Mining bees (the correct scientific name for this genus being ‘Andrena’) are one of the largest groups of solitary bees. It is believed to consist of over 1,300 known species of bees across the world. They are not to be confused with ‘Digger Bees’, although most species of both types of bees make their nests underground. They actually belong to different families of bees: Andrena belonging to the family ‘Andrenidae' whilst digger bees (actually the genus 'Anthophorini') are part of the ‘Apidae' family, along with bumblebees and honey bees.
One of the most common Andrena species is the tawny mining bee – Andrena fulva, pictured here. Adults are an endearing little creature, the females being reddish orange in colour, with black undersides, whilst males are duller in colour, and smaller than females.

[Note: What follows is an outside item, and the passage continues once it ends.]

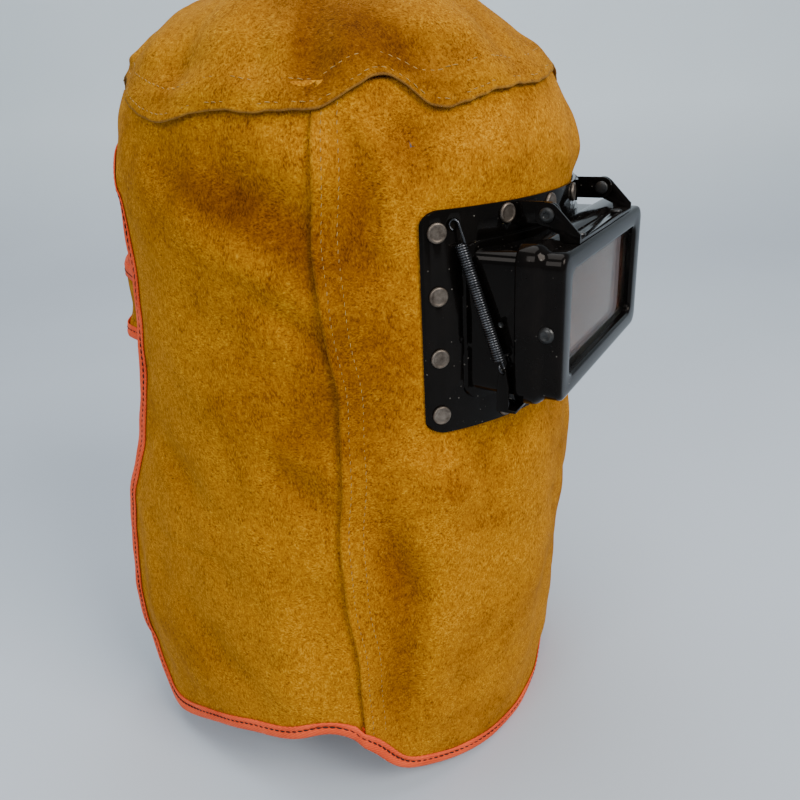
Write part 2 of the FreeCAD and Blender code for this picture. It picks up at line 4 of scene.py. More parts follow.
import bmesh
import bpy
import numpy as np
from mathutils import Matrix, Vector

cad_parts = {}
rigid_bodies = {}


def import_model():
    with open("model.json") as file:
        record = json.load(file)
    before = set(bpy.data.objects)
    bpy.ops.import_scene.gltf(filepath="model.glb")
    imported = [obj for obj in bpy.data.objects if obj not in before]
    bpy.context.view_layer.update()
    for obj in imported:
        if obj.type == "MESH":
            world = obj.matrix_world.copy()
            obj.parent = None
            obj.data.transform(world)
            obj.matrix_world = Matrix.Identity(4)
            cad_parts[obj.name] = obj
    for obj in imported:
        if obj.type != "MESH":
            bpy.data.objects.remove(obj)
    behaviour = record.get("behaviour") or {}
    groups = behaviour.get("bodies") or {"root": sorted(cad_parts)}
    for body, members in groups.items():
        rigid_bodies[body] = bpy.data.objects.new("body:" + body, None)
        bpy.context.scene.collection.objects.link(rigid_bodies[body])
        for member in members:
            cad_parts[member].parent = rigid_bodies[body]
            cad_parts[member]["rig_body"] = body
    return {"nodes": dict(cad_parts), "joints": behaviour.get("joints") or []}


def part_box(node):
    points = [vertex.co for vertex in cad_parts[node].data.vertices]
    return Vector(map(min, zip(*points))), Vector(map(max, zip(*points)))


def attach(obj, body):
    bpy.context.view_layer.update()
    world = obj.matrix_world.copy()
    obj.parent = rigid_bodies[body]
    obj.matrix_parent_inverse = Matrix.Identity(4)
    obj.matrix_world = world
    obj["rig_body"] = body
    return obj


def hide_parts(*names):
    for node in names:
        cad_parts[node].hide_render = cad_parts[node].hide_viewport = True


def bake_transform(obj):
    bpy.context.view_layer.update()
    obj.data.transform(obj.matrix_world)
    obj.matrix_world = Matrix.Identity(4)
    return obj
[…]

In general, they seem to prefer to build nests in
sandy soil. Evidence of them may be seen if you come across little
mounds of earth in lawns, borders, or even in pots, resembling worm
casts. Nests will often consist of one small, main tunnel, with perhaps 5
or so branches, each containing an egg cell. The tunnel will usually
be about 20cms – 40cms deep, and the entrance is about the size of a 10p
coin. The nests will not cause any damage in soil or in gardens, and
indeed, they should be welcomed. They rarely, if ever sting, and
provide an excellent pollination service. The use of pesticides in lawns
to deal with them is not recommended. Nests are very short lived, do
not damage plants, and many lawn pesticides are actually harmful to
Adults emerge from hibernation in
Spring, having hibernated through the winter. After mating, the female
seeks a place to make a nest. Like the other female solitary bees, she
sets about making egg cells: in each one she lays an egg and provides
both pollen and nectar on which the individual larva can feed. Each
individual egg cell is made, provisioned, then sealed up before the next
cell is made. She will usually lay about 5 eggs.The adults are active
for 6 – 8 weeks of the year, and the new adults that emerge will need to
hibernate over winter again, to re-emerge in Spring. Although solitary,
females do sometimes construct nests close to each other, and may be
re-occupied year after year if undisturbed.